Excerpted data:
--------------------

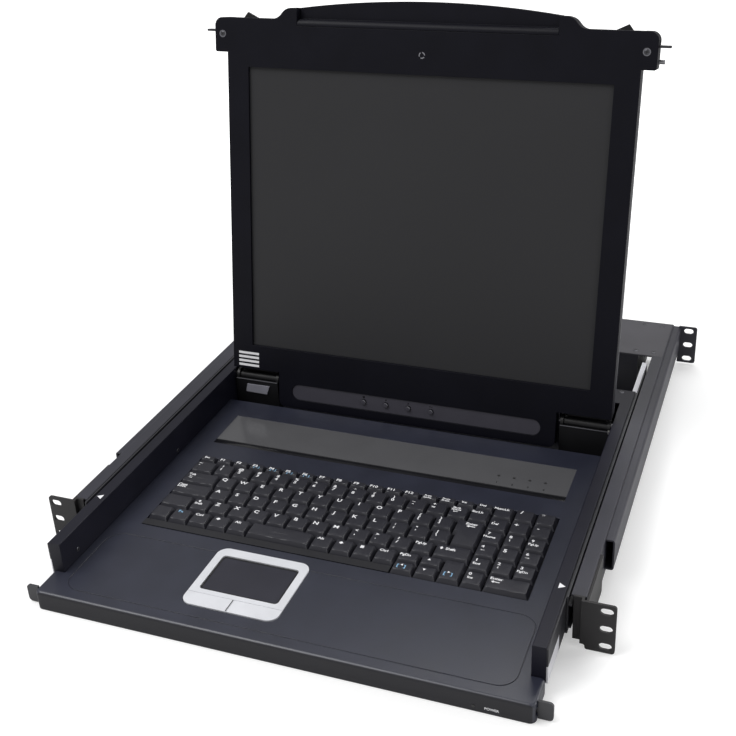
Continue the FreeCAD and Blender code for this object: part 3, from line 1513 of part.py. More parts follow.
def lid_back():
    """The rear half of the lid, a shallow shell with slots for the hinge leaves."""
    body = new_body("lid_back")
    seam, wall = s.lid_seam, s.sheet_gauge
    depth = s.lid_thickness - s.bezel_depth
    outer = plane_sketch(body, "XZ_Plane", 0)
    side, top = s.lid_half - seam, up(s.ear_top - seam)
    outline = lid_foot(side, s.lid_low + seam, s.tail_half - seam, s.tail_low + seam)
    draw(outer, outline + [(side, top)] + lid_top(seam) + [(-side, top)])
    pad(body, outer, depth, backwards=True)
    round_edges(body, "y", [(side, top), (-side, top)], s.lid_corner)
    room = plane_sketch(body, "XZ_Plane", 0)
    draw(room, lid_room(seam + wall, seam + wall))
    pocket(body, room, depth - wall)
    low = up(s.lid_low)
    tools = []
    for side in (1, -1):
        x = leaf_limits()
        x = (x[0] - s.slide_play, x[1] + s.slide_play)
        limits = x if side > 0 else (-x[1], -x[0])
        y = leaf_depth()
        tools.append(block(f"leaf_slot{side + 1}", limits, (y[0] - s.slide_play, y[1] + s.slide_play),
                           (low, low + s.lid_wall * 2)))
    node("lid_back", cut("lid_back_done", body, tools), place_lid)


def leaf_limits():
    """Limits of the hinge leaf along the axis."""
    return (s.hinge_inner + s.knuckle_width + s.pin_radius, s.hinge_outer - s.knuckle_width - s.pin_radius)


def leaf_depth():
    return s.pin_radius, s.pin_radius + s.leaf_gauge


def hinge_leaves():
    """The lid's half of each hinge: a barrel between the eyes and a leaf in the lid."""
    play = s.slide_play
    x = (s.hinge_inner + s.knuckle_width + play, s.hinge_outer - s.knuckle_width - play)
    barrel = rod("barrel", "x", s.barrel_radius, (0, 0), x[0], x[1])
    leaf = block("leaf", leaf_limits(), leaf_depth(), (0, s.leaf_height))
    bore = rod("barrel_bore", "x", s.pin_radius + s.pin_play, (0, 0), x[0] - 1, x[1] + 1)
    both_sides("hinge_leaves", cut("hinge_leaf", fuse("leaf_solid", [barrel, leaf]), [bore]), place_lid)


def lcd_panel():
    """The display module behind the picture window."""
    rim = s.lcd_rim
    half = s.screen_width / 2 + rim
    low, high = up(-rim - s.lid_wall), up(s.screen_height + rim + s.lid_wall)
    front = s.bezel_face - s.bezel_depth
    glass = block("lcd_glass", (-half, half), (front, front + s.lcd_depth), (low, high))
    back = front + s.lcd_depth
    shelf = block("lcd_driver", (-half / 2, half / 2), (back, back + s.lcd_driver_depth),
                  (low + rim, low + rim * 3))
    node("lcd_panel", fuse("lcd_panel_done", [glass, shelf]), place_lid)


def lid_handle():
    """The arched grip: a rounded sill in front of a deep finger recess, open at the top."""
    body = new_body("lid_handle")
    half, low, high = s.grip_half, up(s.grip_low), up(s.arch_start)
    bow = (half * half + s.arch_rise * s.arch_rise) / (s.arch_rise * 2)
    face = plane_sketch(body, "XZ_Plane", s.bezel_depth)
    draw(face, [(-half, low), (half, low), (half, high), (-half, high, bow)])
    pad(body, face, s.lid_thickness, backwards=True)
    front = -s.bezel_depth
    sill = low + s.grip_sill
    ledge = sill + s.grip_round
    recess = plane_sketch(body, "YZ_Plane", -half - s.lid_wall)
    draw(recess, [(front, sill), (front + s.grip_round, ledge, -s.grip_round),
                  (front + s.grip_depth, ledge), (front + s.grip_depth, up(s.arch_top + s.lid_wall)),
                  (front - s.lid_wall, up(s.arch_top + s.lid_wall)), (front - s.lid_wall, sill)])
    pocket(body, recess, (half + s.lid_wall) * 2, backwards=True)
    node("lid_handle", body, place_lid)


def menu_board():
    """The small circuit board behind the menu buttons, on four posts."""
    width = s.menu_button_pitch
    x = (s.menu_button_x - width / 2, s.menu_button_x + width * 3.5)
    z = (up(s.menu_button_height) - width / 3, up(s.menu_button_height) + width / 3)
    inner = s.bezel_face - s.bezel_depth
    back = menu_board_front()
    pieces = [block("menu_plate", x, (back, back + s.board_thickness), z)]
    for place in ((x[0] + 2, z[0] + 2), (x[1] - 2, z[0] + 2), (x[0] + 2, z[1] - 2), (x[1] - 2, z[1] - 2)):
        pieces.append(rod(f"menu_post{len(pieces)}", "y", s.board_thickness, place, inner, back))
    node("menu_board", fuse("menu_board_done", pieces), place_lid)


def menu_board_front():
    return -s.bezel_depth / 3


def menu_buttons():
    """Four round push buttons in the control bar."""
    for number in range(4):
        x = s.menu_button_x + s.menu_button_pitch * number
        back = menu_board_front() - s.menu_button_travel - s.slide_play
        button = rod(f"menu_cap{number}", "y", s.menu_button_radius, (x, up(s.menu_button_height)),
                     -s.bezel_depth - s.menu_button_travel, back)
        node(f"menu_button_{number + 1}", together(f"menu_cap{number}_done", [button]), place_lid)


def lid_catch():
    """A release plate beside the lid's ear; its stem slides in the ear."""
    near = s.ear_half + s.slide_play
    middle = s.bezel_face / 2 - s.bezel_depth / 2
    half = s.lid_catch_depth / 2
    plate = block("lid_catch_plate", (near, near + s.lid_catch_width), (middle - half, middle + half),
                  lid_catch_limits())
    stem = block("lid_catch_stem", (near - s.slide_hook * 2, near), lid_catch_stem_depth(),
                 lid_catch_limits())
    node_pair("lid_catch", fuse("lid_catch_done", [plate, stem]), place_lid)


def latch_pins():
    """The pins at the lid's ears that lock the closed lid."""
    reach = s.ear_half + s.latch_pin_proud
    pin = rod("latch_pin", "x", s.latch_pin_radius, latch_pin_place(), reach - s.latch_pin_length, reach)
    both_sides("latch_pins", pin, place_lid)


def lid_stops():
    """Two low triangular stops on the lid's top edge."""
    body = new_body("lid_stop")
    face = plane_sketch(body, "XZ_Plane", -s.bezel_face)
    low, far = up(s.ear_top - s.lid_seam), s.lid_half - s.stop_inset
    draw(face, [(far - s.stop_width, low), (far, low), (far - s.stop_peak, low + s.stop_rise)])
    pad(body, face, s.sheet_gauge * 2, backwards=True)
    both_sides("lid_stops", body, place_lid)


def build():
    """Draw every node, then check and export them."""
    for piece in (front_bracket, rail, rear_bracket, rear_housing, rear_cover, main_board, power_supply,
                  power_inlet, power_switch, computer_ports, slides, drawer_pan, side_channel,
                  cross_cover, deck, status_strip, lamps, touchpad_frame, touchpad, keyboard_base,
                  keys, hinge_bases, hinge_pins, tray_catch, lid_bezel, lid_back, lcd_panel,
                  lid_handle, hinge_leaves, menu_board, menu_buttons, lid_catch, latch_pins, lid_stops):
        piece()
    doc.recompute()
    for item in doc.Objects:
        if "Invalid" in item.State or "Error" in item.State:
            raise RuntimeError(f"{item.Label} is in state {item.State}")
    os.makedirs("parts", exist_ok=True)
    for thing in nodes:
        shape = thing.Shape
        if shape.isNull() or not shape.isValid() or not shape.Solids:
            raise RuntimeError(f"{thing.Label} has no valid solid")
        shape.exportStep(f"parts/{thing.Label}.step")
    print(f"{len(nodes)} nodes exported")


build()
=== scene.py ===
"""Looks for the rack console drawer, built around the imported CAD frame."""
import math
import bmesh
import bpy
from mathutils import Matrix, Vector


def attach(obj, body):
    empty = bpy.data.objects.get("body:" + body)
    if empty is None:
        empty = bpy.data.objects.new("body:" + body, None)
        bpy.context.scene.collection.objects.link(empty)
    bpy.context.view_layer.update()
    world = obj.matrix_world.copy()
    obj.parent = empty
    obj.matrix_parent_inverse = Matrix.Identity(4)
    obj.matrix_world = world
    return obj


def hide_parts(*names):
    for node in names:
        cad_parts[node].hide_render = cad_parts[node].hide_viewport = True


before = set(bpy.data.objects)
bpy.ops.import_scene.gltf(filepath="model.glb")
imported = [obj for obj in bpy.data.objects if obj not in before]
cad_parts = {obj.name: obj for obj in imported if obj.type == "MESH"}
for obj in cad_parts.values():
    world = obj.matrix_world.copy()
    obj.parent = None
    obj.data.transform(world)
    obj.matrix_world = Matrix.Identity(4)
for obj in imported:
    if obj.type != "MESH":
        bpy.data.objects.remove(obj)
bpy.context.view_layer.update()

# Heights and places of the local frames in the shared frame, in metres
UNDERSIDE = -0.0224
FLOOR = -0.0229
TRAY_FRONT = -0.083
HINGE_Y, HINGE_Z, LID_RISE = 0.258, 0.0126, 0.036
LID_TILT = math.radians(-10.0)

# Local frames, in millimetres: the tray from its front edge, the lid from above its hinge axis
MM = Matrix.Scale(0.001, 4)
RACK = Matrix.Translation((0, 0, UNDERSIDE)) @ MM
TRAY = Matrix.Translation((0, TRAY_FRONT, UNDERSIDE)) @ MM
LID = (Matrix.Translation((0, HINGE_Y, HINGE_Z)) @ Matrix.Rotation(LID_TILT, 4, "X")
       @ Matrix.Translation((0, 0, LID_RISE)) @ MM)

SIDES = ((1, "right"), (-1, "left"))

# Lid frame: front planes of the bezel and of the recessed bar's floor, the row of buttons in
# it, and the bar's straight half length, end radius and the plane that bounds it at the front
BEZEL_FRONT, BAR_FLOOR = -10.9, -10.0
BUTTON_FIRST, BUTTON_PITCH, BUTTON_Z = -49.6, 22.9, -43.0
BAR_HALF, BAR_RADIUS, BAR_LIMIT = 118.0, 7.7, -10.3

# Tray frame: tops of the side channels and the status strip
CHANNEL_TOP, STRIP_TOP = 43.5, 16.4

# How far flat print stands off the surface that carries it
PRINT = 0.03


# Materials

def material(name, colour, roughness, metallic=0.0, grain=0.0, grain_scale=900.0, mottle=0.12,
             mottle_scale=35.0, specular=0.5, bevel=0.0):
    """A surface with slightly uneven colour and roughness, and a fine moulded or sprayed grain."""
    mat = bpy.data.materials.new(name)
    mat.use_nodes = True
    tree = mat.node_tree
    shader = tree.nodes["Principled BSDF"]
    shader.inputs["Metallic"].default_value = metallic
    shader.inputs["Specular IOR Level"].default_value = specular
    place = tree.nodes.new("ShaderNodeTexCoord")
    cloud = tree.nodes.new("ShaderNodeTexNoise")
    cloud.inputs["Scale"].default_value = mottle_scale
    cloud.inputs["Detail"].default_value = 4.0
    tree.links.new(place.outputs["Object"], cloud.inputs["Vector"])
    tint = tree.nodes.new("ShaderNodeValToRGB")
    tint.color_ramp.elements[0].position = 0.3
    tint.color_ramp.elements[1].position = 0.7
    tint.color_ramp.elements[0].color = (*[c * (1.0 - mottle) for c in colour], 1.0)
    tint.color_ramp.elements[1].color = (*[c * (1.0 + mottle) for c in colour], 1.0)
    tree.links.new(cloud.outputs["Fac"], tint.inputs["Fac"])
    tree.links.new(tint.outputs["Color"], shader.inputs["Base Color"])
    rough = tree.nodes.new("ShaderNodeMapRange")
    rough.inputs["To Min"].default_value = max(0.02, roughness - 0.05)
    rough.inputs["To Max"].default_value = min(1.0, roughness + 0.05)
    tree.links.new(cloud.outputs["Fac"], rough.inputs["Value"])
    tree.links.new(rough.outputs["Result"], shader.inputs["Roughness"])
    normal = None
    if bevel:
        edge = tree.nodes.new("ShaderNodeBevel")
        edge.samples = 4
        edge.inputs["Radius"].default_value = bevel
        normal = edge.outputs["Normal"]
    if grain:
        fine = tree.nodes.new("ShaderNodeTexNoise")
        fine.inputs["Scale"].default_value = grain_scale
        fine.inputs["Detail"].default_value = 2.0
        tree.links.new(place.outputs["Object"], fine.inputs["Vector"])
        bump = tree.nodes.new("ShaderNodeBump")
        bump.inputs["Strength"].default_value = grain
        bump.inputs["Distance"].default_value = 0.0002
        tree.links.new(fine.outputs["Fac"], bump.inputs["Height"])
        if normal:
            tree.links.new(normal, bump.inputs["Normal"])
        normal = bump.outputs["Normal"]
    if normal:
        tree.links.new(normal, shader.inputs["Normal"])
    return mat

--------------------

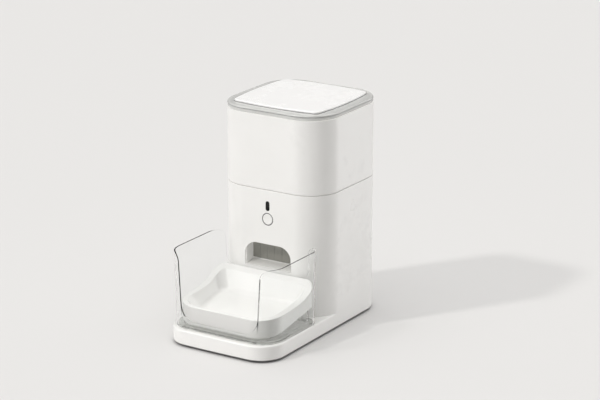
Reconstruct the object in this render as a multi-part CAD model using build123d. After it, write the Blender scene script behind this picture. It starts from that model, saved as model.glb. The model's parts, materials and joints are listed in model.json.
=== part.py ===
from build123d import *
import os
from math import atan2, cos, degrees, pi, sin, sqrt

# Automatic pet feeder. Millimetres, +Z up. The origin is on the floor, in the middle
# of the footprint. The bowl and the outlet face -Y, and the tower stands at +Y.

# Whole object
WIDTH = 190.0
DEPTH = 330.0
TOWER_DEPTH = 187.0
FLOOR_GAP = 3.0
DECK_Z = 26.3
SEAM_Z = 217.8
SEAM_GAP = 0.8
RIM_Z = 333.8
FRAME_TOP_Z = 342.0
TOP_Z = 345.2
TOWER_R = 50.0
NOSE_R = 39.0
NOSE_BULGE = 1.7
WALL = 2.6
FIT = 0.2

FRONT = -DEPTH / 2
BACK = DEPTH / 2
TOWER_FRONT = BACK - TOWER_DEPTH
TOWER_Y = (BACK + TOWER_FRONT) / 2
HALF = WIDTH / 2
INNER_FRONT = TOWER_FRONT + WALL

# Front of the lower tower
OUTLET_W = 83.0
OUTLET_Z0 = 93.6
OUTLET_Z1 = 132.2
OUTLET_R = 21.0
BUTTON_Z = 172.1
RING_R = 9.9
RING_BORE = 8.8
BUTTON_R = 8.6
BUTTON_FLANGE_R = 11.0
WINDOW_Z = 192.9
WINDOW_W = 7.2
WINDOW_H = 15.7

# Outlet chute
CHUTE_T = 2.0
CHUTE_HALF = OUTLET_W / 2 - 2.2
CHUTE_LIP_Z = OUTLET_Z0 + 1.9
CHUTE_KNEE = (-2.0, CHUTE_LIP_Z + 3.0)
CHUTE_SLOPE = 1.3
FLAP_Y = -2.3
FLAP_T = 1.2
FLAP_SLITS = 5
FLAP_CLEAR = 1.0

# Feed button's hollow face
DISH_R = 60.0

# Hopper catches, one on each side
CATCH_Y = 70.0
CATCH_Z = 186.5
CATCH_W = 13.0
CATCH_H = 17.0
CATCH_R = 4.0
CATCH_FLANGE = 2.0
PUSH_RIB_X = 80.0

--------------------

Goal:
With the first line being the one containing "if shape.isNull() or" and the last line the one containing "bpy.data.objects.remove(obj)", transcribe exactly the lines above that fall in that range.

Written answer:
        if shape.isNull() or not shape.isValid() or not shape.Solids:
            raise RuntimeError(f"{thing.Label} has no valid solid")
        shape.exportStep(f"parts/{thing.Label}.step")
    print(f"{len(nodes)} nodes exported")


build()
=== scene.py ===
"""Looks for the rack console drawer, built around the imported CAD frame."""
import math
import bmesh
import bpy
from mathutils import Matrix, Vector


def attach(obj, body):
    empty = bpy.data.objects.get("body:" + body)
    if empty is None:
        empty = bpy.data.objects.new("body:" + body, None)
        bpy.context.scene.collection.objects.link(empty)
    bpy.context.view_layer.update()
    world = obj.matrix_world.copy()
    obj.parent = empty
    obj.matrix_parent_inverse = Matrix.Identity(4)
    obj.matrix_world = world
    return obj


def hide_parts(*names):
    for node in names:
        cad_parts[node].hide_render = cad_parts[node].hide_viewport = True


before = set(bpy.data.objects)
bpy.ops.import_scene.gltf(filepath="model.glb")
imported = [obj for obj in bpy.data.objects if obj not in before]
cad_parts = {obj.name: obj for obj in imported if obj.type == "MESH"}
for obj in cad_parts.values():
    world = obj.matrix_world.copy()
    obj.parent = None
    obj.data.transform(world)
    obj.matrix_world = Matrix.Identity(4)
for obj in imported:
    if obj.type != "MESH":
        bpy.data.objects.remove(obj)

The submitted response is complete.